For Rachael Hageman Blair, PhD, complex biological networks aren't abstract mathematical concepts: they're tools that could help solve real-world challenges, from containing disease outbreaks to optimizing plant genetics.
An associate professor of biostatistics in the School of Public Health and Health Professions, she's working to make these mathematical frameworks more accessible and practical.
"Sometimes you want to improve a disease outcome or use social influence metrics to minimize disease spread," says Blair, whose current research focuses on network optimization. Her work ultimately could help identify novel quarantine strategies to mitigate disease outbreaks or help scientists prioritize which genetic mutations to test in laboratory settings.
The path to becoming a network optimization researcher wasn't straightforward for this first-generation college student. Encouraged by parents who fostered her natural curiosity—particularly her father, whom she describes as a naturally curious “genius"—Blair started high school in basic math classes before a teacher recognized her potential and moved her to an honors class. Her educational journey led her to graduate school at Case Western, where she worked in computational biology and applied mathematics, then to the Jackson Laboratory, where she was part of the sole statistical genetics group at the "mouse genetics capital of the world."
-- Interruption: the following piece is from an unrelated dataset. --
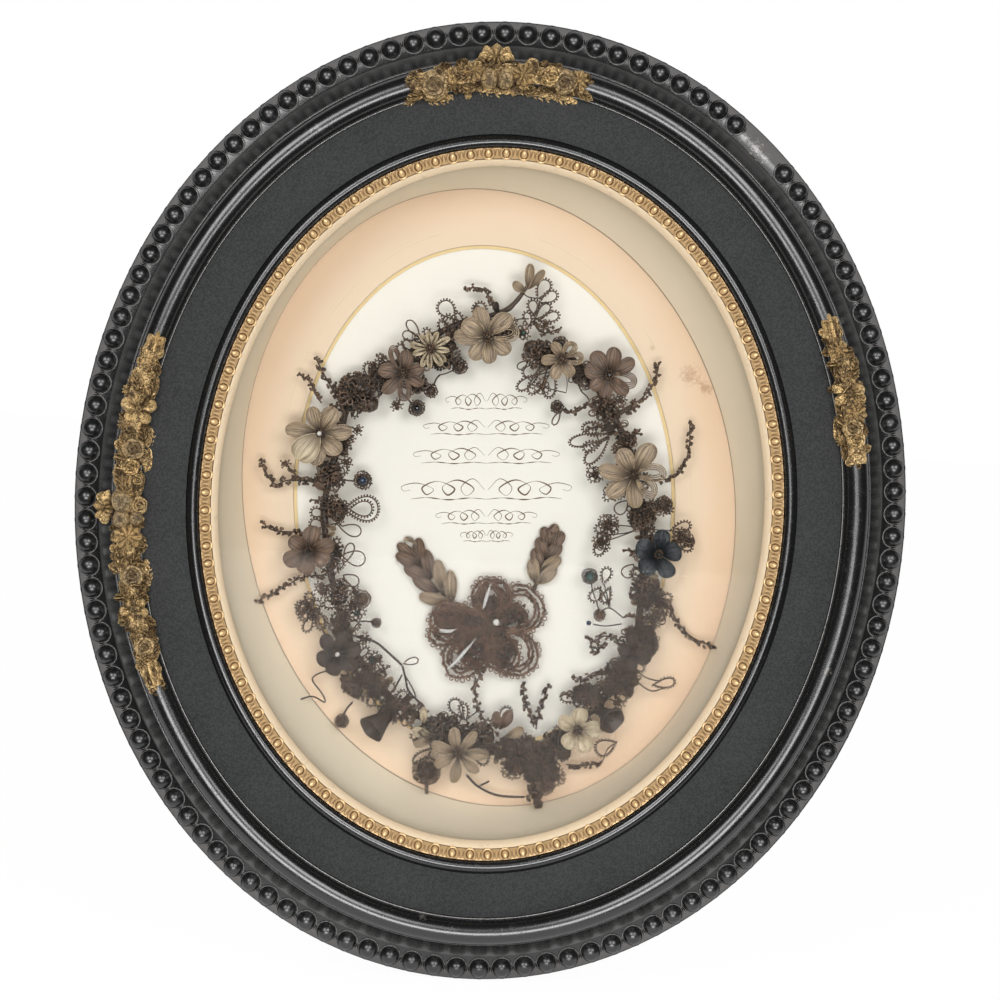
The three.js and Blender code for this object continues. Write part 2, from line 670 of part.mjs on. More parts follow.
// A berried sprig: a straight wire with knobs of beads along its outer half
function sprigSolid(from, to) {
  const along = new THREE.Vector3().subVectors(to, from);
  const length = along.length();
  const profile = [new THREE.Vector2(0, 0), new THREE.Vector2(sprig.radius, 0)];
  for (let i = 0; i < sprig.knots; i++) {
    const startShare = sprig.bareShare + (1 - sprig.bareShare) * i / sprig.knots;
    profile.push(new THREE.Vector2(sprig.radius, length * startShare));
    profile.push(new THREE.Vector2(sprig.berry, length * (startShare + sprig.knotShare / sprig.knots)));
  }
  profile.push(new THREE.Vector2(0, length));
  const geometry = new THREE.LatheGeometry(profile, sprig.sides);
  geometry.applyQuaternion(turnTo(along));
  geometry.translate(from.x, from.y, from.z);
  return solid(geometry);
}

// Sprays: a wire that follows the stem on one side, with sprigs to their tips and buds on their own wires
const sprays = [
  {
    name: 'spray_left', stem: 0, side: -1, from: 0.47, to: 0.79,
    sprigs: [[-1.14, 0.64], [-1.27, 0.55], [-1.46, 0.21], [-1.44, -0.05], [-1.45, -0.38]],
    buds: [[-1.24, -0.42]],
  },
  {
    name: 'spray_left_inner', stem: 0, side: 1, from: 0.4, to: 0.84,
    sprigs: [], buds: [[-0.81, 0.15], [-0.74, -0.34], [-0.68, -0.52], [-0.49, 0.45], [-0.38, 0.55]],
  },
  {
    name: 'spray_top', stem: 0, side: -1, from: 0.9, to: 0.97,
    sprigs: [[-0.24, 0.99]], buds: [[0.17, 1.08]],
  },
  {
    name: 'spray_right', stem: 1, side: 1, from: 0.3, to: 0.72,
    sprigs: [[1.06, 0.68], [1.25, 0.46], [1.49, -0.47]],
    buds: [[1.22, 0.06]],
  },
  {
    name: 'spray_right_inner', stem: 1, side: -1, from: 0.22, to: 0.93,
    sprigs: [[0.6, -0.62], [0.65, -0.46], [0.55, 0.38]],
    buds: [[0.66, -0.2], [0.74, -0.34], [0.74, 0.18], [0.38, 0.46], [0.27, 0.57]],
  },
  {
    name: 'spray_bottom', stem: 0, side: 1, from: 0.03, to: 0.17,
    sprigs: [[0.01, -0.6], [0.28, -0.65], [0.43, -0.66]], buds: [],
  },
];

function spraySolid(item) {
  const curve = stemCurves[item.stem];
  const aside = stem.radius + gap + spray.radius;
  const path = [];
  for (let i = 0; i <= spray.steps; i++) {
    const share = item.from + (item.to - item.from) * i / spray.steps;
    const along = curve.getTangentAt(share);
    const out = new THREE.Vector3(along.z, 0, -along.x).multiplyScalar(item.side * aside);
    path.push(curve.getPointAt(share).add(out).add(front(0, -spray.below, 0)));
  }
  const circle = new THREE.Shape();
  circle.absarc(0, 0, spray.radius, 0, 2 * Math.PI);
  const wire = solid(new THREE.ExtrudeGeometry(circle, {
    curveSegments: sprig.sides / 2,
    steps: spray.steps,
    bevelEnabled: false,
    extrudePath: new THREE.CatmullRomCurve3(path),
  }));
  const pieces = [wire];
  for (const shares of item.sprigs) {
    const tip = wreathPoint(shares, wreath.stand - spray.below);
    pieces.push(sprigSolid(nearestOf(path, tip), tip));
  }
  for (const shares of item.buds) {
    const at = wreathPoint(shares, wreath.stand - spray.below);
    pieces.push(rod(nearestOf(path, at), at, sprig.radius, sprig.sides));
    pieces.push(ball(at, bud.radius));
  }
  return joined(pieces);
}

// Trumpet flowers: a hollow cup on a short stalk, pointing away from the stem
const cups = [
  { name: 'cup_lower_left', shares: [-0.58, -0.8], toShares: [-0.73, -0.95], forwardShare: 0.3 },
  { name: 'cup_lower_right', shares: [0.84, -0.66], toShares: [0.89, -0.77], forwardShare: 1.6 },
];

function cupSolid({ shares, toShares, forwardShare }) {
  const base = wreathPoint(shares, wreath.stand + stem.radius);
  const aside = new THREE.Vector3().subVectors(wreathPoint(toShares, wreath.stand + stem.radius), base);
  const way = aside.normalize().add(front(0, forwardShare, 0)).normalize();
  const start = base.clone().addScaledVector(aside.setY(0).normalize(), stem.radius + cup.base);
  const profile = [
    new THREE.Vector2(0, 0),
    new THREE.Vector2(cup.base, 0),
    new THREE.Vector2(cup.throat, cup.length * cup.throatShare),
    new THREE.Vector2(cup.mouth, cup.length),
    new THREE.Vector2(cup.mouth - cup.wall, cup.length),
    new THREE.Vector2(cup.throat - cup.wall, cup.length * cup.throatShare + cup.wall),
    new THREE.Vector2(0, cup.length * cup.throatShare),
  ];
  const geometry = new THREE.LatheGeometry(profile, cup.sides);
  geometry.applyQuaternion(turnTo(way));
  geometry.translate(start.x, start.y, start.z);
  const throat = start.clone().addScaledVector(way, cup.base / 2);
  return solid(geometry).add(rod(throat, stemSeat(throat), flower.stalk, stem.sides));
}

// Stays hold the stems off the card.
const stays = [
  { name: 'stay_top', shares: [-0.31, 0.79] },
  { name: 'stay_left', shares: [-0.95, -0.33] },
  { name: 'stay_right', shares: [0.99, -0.3] },
];

function staySolid({ shares }) {
  const middle = nearestStem(wreathPoint(shares));
  const foot = rod(front(middle.x, gap, middle.z), front(middle.x, gap + stay.footThick, middle.z),
    stay.foot, stay.sides);
  const post = rod(front(middle.x, gap, middle.z),
    front(middle.x, wreath.stand - stem.radius - gap, middle.z), stay.radius, stay.sides);
  return foot.add(post);
}

// The bow's five loops, by their far ends, in order round the knot
const bowShares = [0.02, -0.42];
const bowLoopShares = [[0.01, -0.22], [-0.33, -0.41], [-0.22, -0.62], [0.25, -0.62], [0.31, -0.31]];

// One loop's outline and its opening, each point by its turn in degrees and its share of the loop's length
const loopShares = [[-30, 0.34], [-24, 0.7], [-12, 0.97], [12, 0.97], [24, 0.7], [30, 0.34]];
const loopOpeningShares = [[0, 0.38], [-12, 0.68], [0, 0.86], [12, 0.68]];

function bowSolid() {
  const knot = wreathPoint(bowShares, bow.stand);
  const place = (angle, reach) =>
    new THREE.Vector2(knot.x + reach * Math.cos(angle), knot.z + reach * Math.sin(angle));
  const outline = [];
  const openings = [];
  for (const shares of bowLoopShares) {
    const along = new THREE.Vector3().subVectors(wreathPoint(shares, bow.stand), knot);
    const middle = Math.atan2(along.z, along.x);
    const point = ([turn, share]) => place(middle + THREE.MathUtils.degToRad(turn), along.length() * share);
    outline.push(...loopShares.map(point));
    openings.push(loopOpeningShares.map(point));
  }
  const low = bow.stand - bow.wire;
  const high = bow.stand + bow.wire;
  const tools = openings.map(opening => plate(opening, low - overrun, high + overrun));
  const loops = plate(outline, low, high).subtract(joined(tools));
  return joined([leaf(knot, 0, bow.knot, bow.stand - gap, bow.knot, 4, 4), loops]);
}

const pearlPlace = () => wreathPoint(bowShares, 2 * bow.stand + bow.pearl);

// Plumes of overlapping hair lobes, flat leaves with scalloped sides, from base to tip
const plumes = [
  { name: 'plume_left', fromShares: [-0.3, -0.31], toShares: [-0.53, -0.05] },
  { name: 'plume_right', fromShares: [0.35, -0.2], toShares: [0.44, 0.04] },
];
const plumeShares = [
  [0, 0.12], [0.1, 0.75], [0.26, 0.9], [0.34, 0.6], [0.42, 1], [0.56, 0.95], [0.64, 0.55], [0.72, 0.8],
  [0.86, 0.6], [0.92, 0.3], [1, 0.1],
];

function plumeSolid({ fromShares, toShares }) {
  const base = wreathPoint(fromShares, plume.stand);
  const tip = wreathPoint(toShares, plume.stand);
  const along = new THREE.Vector2(tip.x - base.x, tip.z - base.z);
  const across = new THREE.Vector2(-along.y, along.x).normalize().multiplyScalar(plume.halfWidth);
  const point = ([share, side]) =>
    new THREE.Vector2(base.x, base.z).addScaledVector(along, share).addScaledVector(across, side);
  const otherSide = plumeShares.map(([share, side]) => point([share, -side]));
  const outline = [...plumeShares.map(point), ...otherSide.reverse()];
  const blade = plate(outline, plume.stand - plume.lobeThick / 2, plume.stand + plume.lobeThick / 2);
  return blade.add(rod(base, tip, plume.rib, sprig.sides));
}

// Assembly

const finishes = {
  ebonised: { color: 0x0c0c0d, roughness: 0.25, metalness: 0 },
  panelBlack: { color: 0x1b1b1c, roughness: 0.75, metalness: 0 },
  pine: { color: 0x8a6a45, roughness: 0.7, metalness: 0 },
  gilt: { color: 0xc79a52, roughness: 0.4, metalness: 0.8 },
  paleGilt: { color: 0xe2bd85, roughness: 0.5, metalness: 0.4 },
  glass: { color: 0xf4f8f8, roughness: 0.05, metalness: 0, transparent: true, opacity: 0.12 },
  creamPaper: { color: 0xc9bfa3, roughness: 0.9, metalness: 0 },
  peachMat: { color: 0xe3c2a2, roughness: 0.9, metalness: 0 },
  card: { color: 0xe9e8de, roughness: 0.85, metalness: 0 },
  brass: { color: 0xb08d46, roughness: 0.35, metalness: 1 },
  steel: { color: 0x77736c, roughness: 0.5, metalness: 1 },
  hairDark: { color: 0x2b1d15, roughness: 0.6, metalness: 0 },
  hairPale: { color: 0x8d7a63, roughness: 0.55, metalness: 0 },
  hairCopper: { color: 0x4a2c18, roughness: 0.55, metalness: 0 },
  pearl: { color: 0xe8e6e2, roughness: 0.2, metalness: 0 },
};

function piece(name, body, finish) {
  const mesh = new THREE.Mesh(geometryOf(body), new THREE.MeshStandardMaterial(finishes[finish]));
  mesh.name = name;
  return mesh;
}

function frameGroup() {
  const group = new THREE.Group();
  const whole = carcassRing();
  const names = ['carcass_top', 'carcass_left', 'carcass_bottom', 'carcass_right'];
  names.forEach((name, index) => {
    const start = Math.PI / 4 + index * Math.PI / 2;
    const segment = whole.intersect(quarterTool(start, carcass.level - overrun, panelSeat + overrun));
    group.add(piece(name, index === 0 ? drilledForScrews(segment) : segment, 'pine'));
  });
  const strips = ['bead_strip_upper_right', 'bead_strip_upper_left', 'bead_strip_lower_left',
    'bead_strip_lower_right'];
  strips.forEach((name, index) => group.add(piece(name, beadStripQuarter(index), 'ebonised')));
  group.add(piece('torus_moulding', torusMoulding(), 'ebonised'));
  group.add(piece('flat_panel', flatPanel(), 'panelBlack'));
  group.add(piece('inner_bead_moulding', innerBeadMoulding(), 'ebonised'));
  group.add(piece('egg_and_dart_band', eggBandRing(), 'gilt'));
  group.add(piece('gilt_slip', giltSlip(), 'paleGilt'));
  for (const item of ornaments) group.add(piece(item.name, ornamentSolid(item), 'gilt'));
  return group;
}

function boxGroup() {
  const group = new THREE.Group();
  group.add(piece('glass_pane', glassPane(), 'glass'));
  group.add(piece('cove_liner', linerSolid(), 'creamPaper'));
  group.add(piece('box_side', drilledForBrads(boxSideRing()), 'pine'));
  group.add(piece('mat_board', framePlate(boxInner + gap, matBack, matFront, matHole(0)), 'peachMat'));
  group.add(piece('mat_gilt_edge', matEdgeRing(), 'gilt'));
  group.add(piece('card', framePlate(boxInner + gap, backboard.thick + gap, cardFace), 'card'));
  group.add(piece('backboard', drilledForBrads(framePlate(boxOuter, 0, backboard.thick)), 'pine'));
  for (let i = 0; i < quarters; i++) {
    const nail = piece('brad_' + (i + 1), bradSolid(0), 'steel');
    nail.position.copy(bradPlace(i));
    group.add(nail);
  }
  return group;
}

function hangerGroup() {
  const group = new THREE.Group();
  group.add(piece('hanger_plate', hangerPlate(), 'brass'));
  const bowRing = piece('hanger_ring', hangerRing(), 'brass');
  bowRing.position.copy(front(0, hingeLevel, hingeHeight));
  group.add(bowRing);
  screwHeights.forEach((height, index) => {
    const fixing = piece('hanger_screw_' + (index + 1), screwSolid(), 'brass');
    fixing.position.z = height;
    group.add(fixing);
  });
  return group;
}

function wreathGroup() {
  const group = new THREE.Group();
  group.position.copy(front(0, cardFace, 0));
  group.add(piece('stem_left', stemSolid(stemCurves[0], bunchLeftShares), 'hairDark'));
  group.add(piece('stem_right', stemSolid(stemCurves[1], bunchRightShares), 'hairDark'));
  for (const item of stays) group.add(piece(item.name, staySolid(item), 'steel'));
  for (const item of flowers) {
    group.add(piece(item.name, flowerSolid(item), /pale|light/.test(item.name) ? 'hairPale' : 'hairDark'));
  }
  for (const item of sprays) group.add(piece(item.name, spraySolid(item), 'hairDark'));
  for (const item of cups) group.add(piece(item.name, cupSolid(item), 'hairDark'));
  group.add(piece('bow', bowSolid(), 'hairCopper'));
  const pearl = piece('bow_pearl', ball(new THREE.Vector3(), bow.pearl), 'pearl');
  pearl.position.copy(pearlPlace());
  group.add(pearl);
  for (const item of plumes) group.add(piece(item.name, plumeSolid(item), 'hairDark'));
  return group;
}

const shadowBox = new THREE.Group();
shadowBox.add(frameGroup(), boxGroup(), hangerGroup(), wreathGroup());

export default shadowBox;
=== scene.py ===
import random
from math import acos, asin, atan2, cos, exp, hypot, pi, radians, sin, sqrt, tau

import bmesh
import bpy
from mathutils import Matrix, Vector


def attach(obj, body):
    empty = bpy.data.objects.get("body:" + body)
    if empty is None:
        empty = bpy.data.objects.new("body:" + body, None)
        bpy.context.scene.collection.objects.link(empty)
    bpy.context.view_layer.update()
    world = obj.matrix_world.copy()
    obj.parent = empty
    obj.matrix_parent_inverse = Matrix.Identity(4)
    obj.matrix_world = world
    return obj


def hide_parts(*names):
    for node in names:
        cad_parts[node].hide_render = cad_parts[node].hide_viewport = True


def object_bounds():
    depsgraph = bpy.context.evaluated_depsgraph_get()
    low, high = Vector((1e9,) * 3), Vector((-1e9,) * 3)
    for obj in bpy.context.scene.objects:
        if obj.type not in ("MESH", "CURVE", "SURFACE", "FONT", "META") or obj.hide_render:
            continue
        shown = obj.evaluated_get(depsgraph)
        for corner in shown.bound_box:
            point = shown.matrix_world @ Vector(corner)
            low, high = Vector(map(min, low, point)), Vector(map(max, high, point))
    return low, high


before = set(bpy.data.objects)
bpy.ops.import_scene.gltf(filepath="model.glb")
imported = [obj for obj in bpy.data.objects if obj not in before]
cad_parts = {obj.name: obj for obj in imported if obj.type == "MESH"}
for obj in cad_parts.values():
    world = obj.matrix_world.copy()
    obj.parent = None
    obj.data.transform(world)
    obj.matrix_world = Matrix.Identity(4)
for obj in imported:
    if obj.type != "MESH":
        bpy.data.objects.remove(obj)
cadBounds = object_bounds()

mm = 0.001
body = "shadow_box"
halfWidth, halfHeight = cadBounds[1].x, cadBounds[1].z  # the frame's outer oval


# shader maths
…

Now, back in her hometown of Buffalo, she's helping prepare the next generation for an AI-driven future. She developed and teaches very popular courses in statistical data mining that emphasize "storytelling with data," drawing students from a range of fields. As associate director of education for the Institute for Artificial Intelligence and Data Science (IAD), she organizes workshops and specialized courses, seeing an encouraging surge in interest in AI and data science training.
Blair’s research and teaching philosophies converge in their emphasis on practical application. Last semester, she helped coordinate an IAD experiential course. Students’ projects included a law firm developing an AI chatbot for competitive research and a historical society using data science to promote historic property preservation.
Her collaborative approach has already yielded promising results. Through her National Science Foundation-funded research on plant networks, she's developing methods to help scientists navigate what can often be an overwhelming number of possible genetic modifications.
"If you think about what perturbations—small changes— can be made to a highly interconnected network to achieve a desired health outcome, the number of perturbations is impossible to enumerate and test experimentally,” she explains. "Things don't happen in isolation, and our work provides a way to identify and test network perturbations in computational statistical models."
When she's not solving complex mathematical problems or teaching, Blair finds clarity in long-distance running, completing two to three marathons annually. "Training is the best part—the solitude, the hard work," she says, having conquered races from Nashville to Bar Harbor.
Blair is truly an evangelist for a data-literate world, which accounts for her role in helping to bake the opportunity to gain data literacy into a UB education, no matter which discipline a student comes from.
Blair is also knee-deep in interdisciplinary research, which she considers a career highlight. That’s partly because her work, she asserts, has “very broad applicability; it can be generalized in many fields that want to move to more data-driven approaches and use data better.